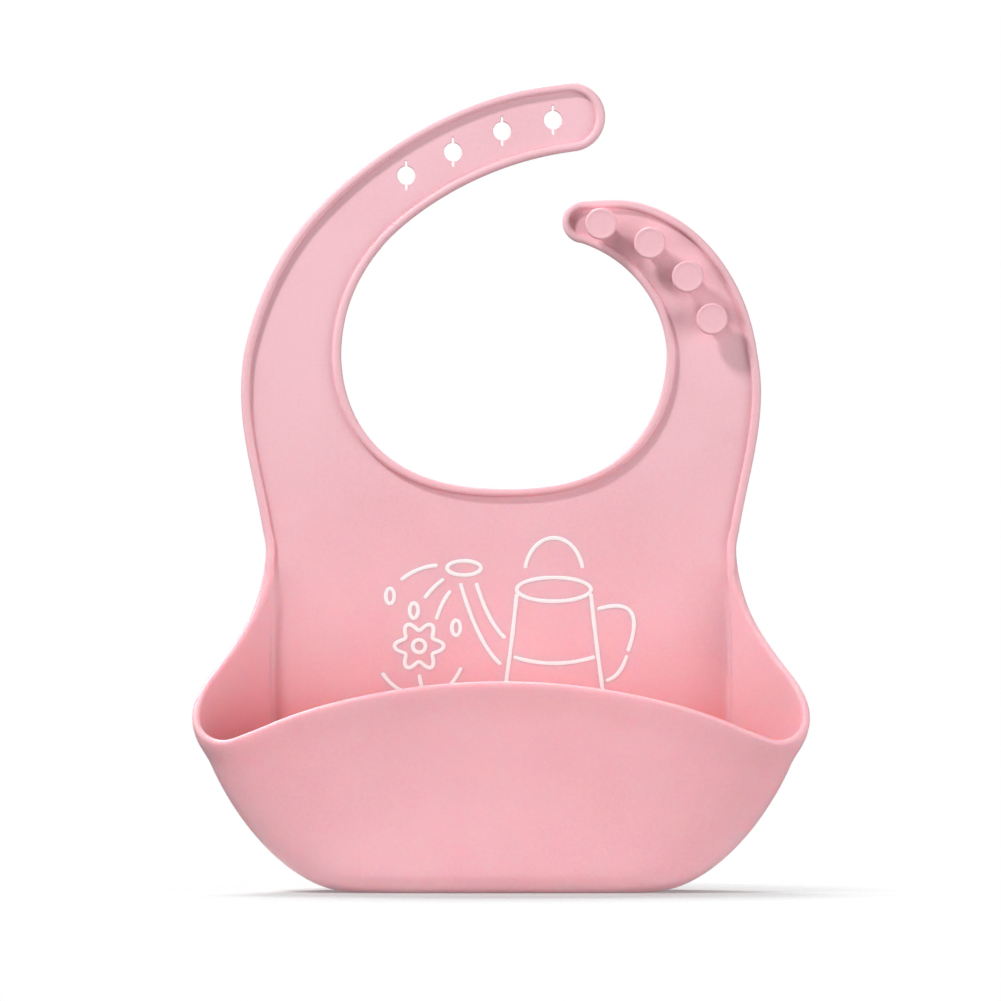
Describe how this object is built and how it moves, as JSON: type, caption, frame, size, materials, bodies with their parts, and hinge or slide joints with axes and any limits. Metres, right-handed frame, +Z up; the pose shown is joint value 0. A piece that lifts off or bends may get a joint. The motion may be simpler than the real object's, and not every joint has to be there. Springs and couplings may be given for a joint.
{
  "type": "silicone bib",
  "caption": "Moulded silicone bib with an open catch pocket at its foot, a raised rim, and a stud-and-hole neck strap in two flexible arms.",
  "frame": {"origin": "under the middle of the whole bib's width and depth, at the level of the pocket's flat base", "axes": "+X to the viewer's right as seen from the front, +Y from the pocket side towards the wearer, +Z up from the pocket to the neck strap"},
  "size_m": [0.2332, 0.0568, 0.3052],
  "materials": {
    "silicone_sheet": "satin moulded silicone",
    "silicone_trim": "satin moulded silicone, rounded rim",
    "ink": "matte printed ink"
  },
  "bodies": {
    "chest": {"chest_panel": "silicone_sheet", "neck_bead": "silicone_trim", "side_bead_left": "silicone_trim", "side_bead_right": "silicone_trim", "pocket_floor": "silicone_sheet", "pocket_side_left": "silicone_sheet", "pocket_side_right": "silicone_sheet", "pocket_side_lip_left": "silicone_trim", "pocket_side_lip_right": "silicone_trim", "pocket_gusset_left": "silicone_sheet", "pocket_gusset_right": "silicone_sheet", "pocket_gusset_lip_left": "silicone_trim", "pocket_gusset_lip_right": "silicone_trim", "pocket_base_flex": "silicone_sheet", "long_flex_root": "silicone_sheet", "short_flex_root": "silicone_sheet", "stud_4": "silicone_trim", "print_can": "ink", "print_can_handle": "ink", "print_can_spout": "ink", "print_water": "ink", "print_flower": "ink", "print_flower_stem": "ink"},
    "pocket_front": {"pocket_front_wall": "silicone_sheet", "pocket_front_lip": "silicone_trim"},
    "long_arm_1": {"long_link_1": "silicone_sheet", "long_link_1_beads": "silicone_trim", "long_flex_mid": "silicone_sheet"},
    "long_arm_2": {"long_link_2": "silicone_sheet", "long_link_2_beads": "silicone_trim", "long_flex_tip": "silicone_sheet"},
    "long_arm_3": {"long_link_3": "silicone_sheet", "long_link_3_bead": "silicone_trim"},
    "short_arm_1": {"short_link_1": "silicone_sheet", "short_link_1_beads": "silicone_trim", "short_flex_tip": "silicone_sheet", "stud_2": "silicone_trim", "stud_3": "silicone_trim"},
    "short_arm_2": {"short_link_2": "silicone_sheet", "short_link_2_bead": "silicone_trim", "stud_1": "silicone_trim"}
  },
  "joints": [
    {"name": "pocket_flex", "type": "hinge", "parent": "chest", "child": "pocket_front", "pos_m": [0, -0.00613, 0.001], "axis": [-1, 0, 0], "range_deg": [-10, 10], "stiffness_Nm_per_rad": 0.8, "deforming": ["pocket_gusset_left", "pocket_gusset_right", "pocket_gusset_lip_left", "pocket_gusset_lip_right", "pocket_base_flex"]},
    {"name": "long_root_bend", "type": "hinge", "parent": "chest", "child": "long_arm_1", "pos_m": [-0.06936, 0.02738, 0.23135], "axis": [-0.8857, 0, 0.4642], "range_deg": [-20, 40], "stiffness_Nm_per_rad": 0.12, "deforming": ["long_flex_root"]},
    {"name": "long_mid_bend", "type": "hinge", "parent": "long_arm_1", "child": "long_arm_2", "pos_m": [-0.04491, 0.02738, 0.2615], "axis": [-0.6435, 0, 0.7655], "range_deg": [-20, 45], "stiffness_Nm_per_rad": 0.08, "deforming": ["long_flex_mid"]},
    {"name": "long_tip_bend", "type": "hinge", "parent": "long_arm_2", "child": "long_arm_3", "pos_m": [-0.00902, 0.02738, 0.28299], "axis": [-0.3791, 0, 0.9253], "range_deg": [-20, 45], "stiffness_Nm_per_rad": 0.05, "deforming": ["long_flex_tip"]},
    {"name": "short_root_bend", "type": "hinge", "parent": "chest", "child": "short_arm_1", "pos_m": [0.07357, 0.02738, 0.22318], "axis": [-0.8931, 0, -0.4499], "range_deg": [-20, 40], "stiffness_Nm_per_rad": 0.1, "deforming": ["short_flex_root"]},
    {"name": "short_tip_bend", "type": "hinge", "parent": "short_arm_1", "child": "short_arm_2", "pos_m": [0.04723, 0.02738, 0.24863], "axis": [-0.4051, 0, -0.9143], "range_deg": [-20, 40], "stiffness_Nm_per_rad": 0.04, "deforming": ["short_flex_tip"]}
  ],
  "couplings": [
    {"joint": "long_tip_bend", "follows": "long_mid_bend", "ratio": 1},
    {"joint": "short_tip_bend", "follows": "short_root_bend", "ratio": 1}
  ]
}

#####

Of the lines in the material above, state how many contain the string "with"; give no other text.

EXERCISE SOLUTION: 2